- DATA RECORDS:
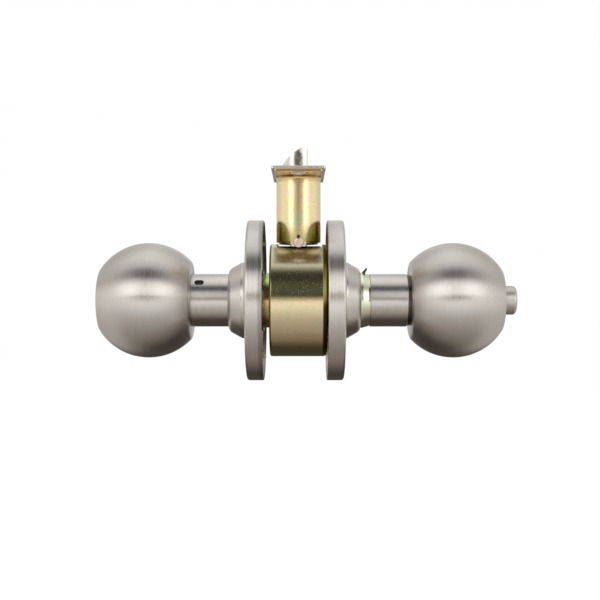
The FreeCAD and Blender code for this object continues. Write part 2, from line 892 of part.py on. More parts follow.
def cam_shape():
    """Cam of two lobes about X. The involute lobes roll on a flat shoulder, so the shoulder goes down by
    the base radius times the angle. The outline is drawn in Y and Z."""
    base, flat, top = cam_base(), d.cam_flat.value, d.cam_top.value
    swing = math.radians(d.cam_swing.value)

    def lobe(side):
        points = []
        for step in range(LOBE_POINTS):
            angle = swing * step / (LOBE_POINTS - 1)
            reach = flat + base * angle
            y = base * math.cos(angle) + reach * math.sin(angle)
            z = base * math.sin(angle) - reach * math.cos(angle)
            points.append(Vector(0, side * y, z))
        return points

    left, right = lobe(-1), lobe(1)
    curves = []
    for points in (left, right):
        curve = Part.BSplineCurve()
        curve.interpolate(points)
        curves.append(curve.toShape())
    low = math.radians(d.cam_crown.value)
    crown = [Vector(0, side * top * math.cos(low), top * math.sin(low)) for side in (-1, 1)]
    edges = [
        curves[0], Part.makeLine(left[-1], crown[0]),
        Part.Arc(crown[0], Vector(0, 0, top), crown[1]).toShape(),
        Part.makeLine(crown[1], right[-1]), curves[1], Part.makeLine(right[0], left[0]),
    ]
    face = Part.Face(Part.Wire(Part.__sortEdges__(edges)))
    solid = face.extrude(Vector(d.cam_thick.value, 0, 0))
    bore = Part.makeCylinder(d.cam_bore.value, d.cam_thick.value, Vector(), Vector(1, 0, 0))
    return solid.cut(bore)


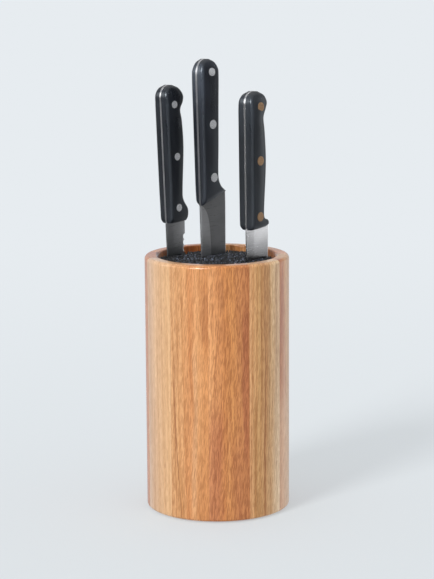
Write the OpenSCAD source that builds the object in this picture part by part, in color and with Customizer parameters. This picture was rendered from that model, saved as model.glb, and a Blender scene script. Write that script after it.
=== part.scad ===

- YOUR GOAL: Print the records once more, exactly as they were given.

- RESPONSE TO THE TASK:
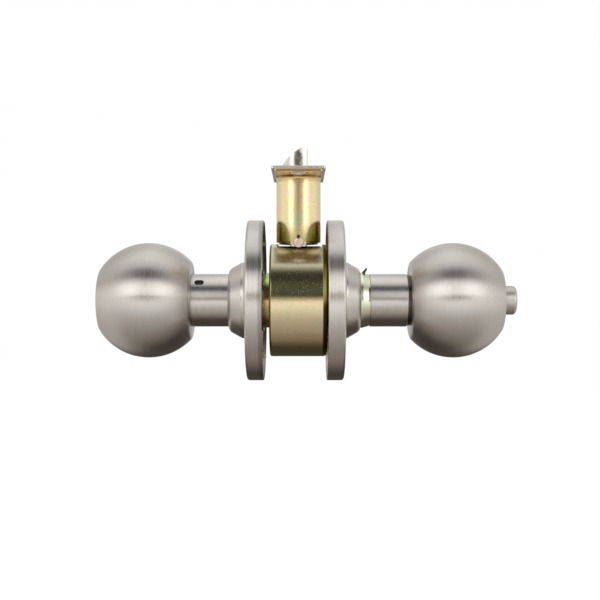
The FreeCAD and Blender code for this object continues. Write part 2, from line 892 of part.py on. More parts follow.
def cam_shape():
    """Cam of two lobes about X. The involute lobes roll on a flat shoulder, so the shoulder goes down by
    the base radius times the angle. The outline is drawn in Y and Z."""
    base, flat, top = cam_base(), d.cam_flat.value, d.cam_top.value
    swing = math.radians(d.cam_swing.value)

    def lobe(side):
        points = []
        for step in range(LOBE_POINTS):
            angle = swing * step / (LOBE_POINTS - 1)
            reach = flat + base * angle
            y = base * math.cos(angle) + reach * math.sin(angle)
            z = base * math.sin(angle) - reach * math.cos(angle)
            points.append(Vector(0, side * y, z))
        return points

    left, right = lobe(-1), lobe(1)
    curves = []
    for points in (left, right):
        curve = Part.BSplineCurve()
        curve.interpolate(points)
        curves.append(curve.toShape())
    low = math.radians(d.cam_crown.value)
    crown = [Vector(0, side * top * math.cos(low), top * math.sin(low)) for side in (-1, 1)]
    edges = [
        curves[0], Part.makeLine(left[-1], crown[0]),
        Part.Arc(crown[0], Vector(0, 0, top), crown[1]).toShape(),
        Part.makeLine(crown[1], right[-1]), curves[1], Part.makeLine(right[0], left[0]),
    ]
    face = Part.Face(Part.Wire(Part.__sortEdges__(edges)))
    solid = face.extrude(Vector(d.cam_thick.value, 0, 0))
    bore = Part.makeCylinder(d.cam_bore.value, d.cam_thick.value, Vector(), Vector(1, 0, 0))
    return solid.cut(bore)


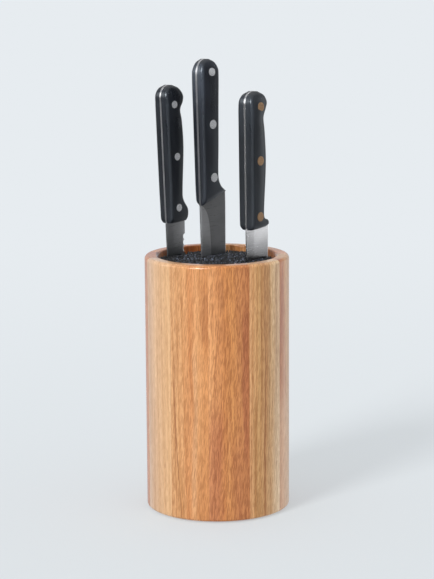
Write the OpenSCAD source that builds the object in this picture part by part, in color and with Customizer parameters. This picture was rendered from that model, saved as model.glb, and a Blender scene script. Write that script after it.
=== part.scad ===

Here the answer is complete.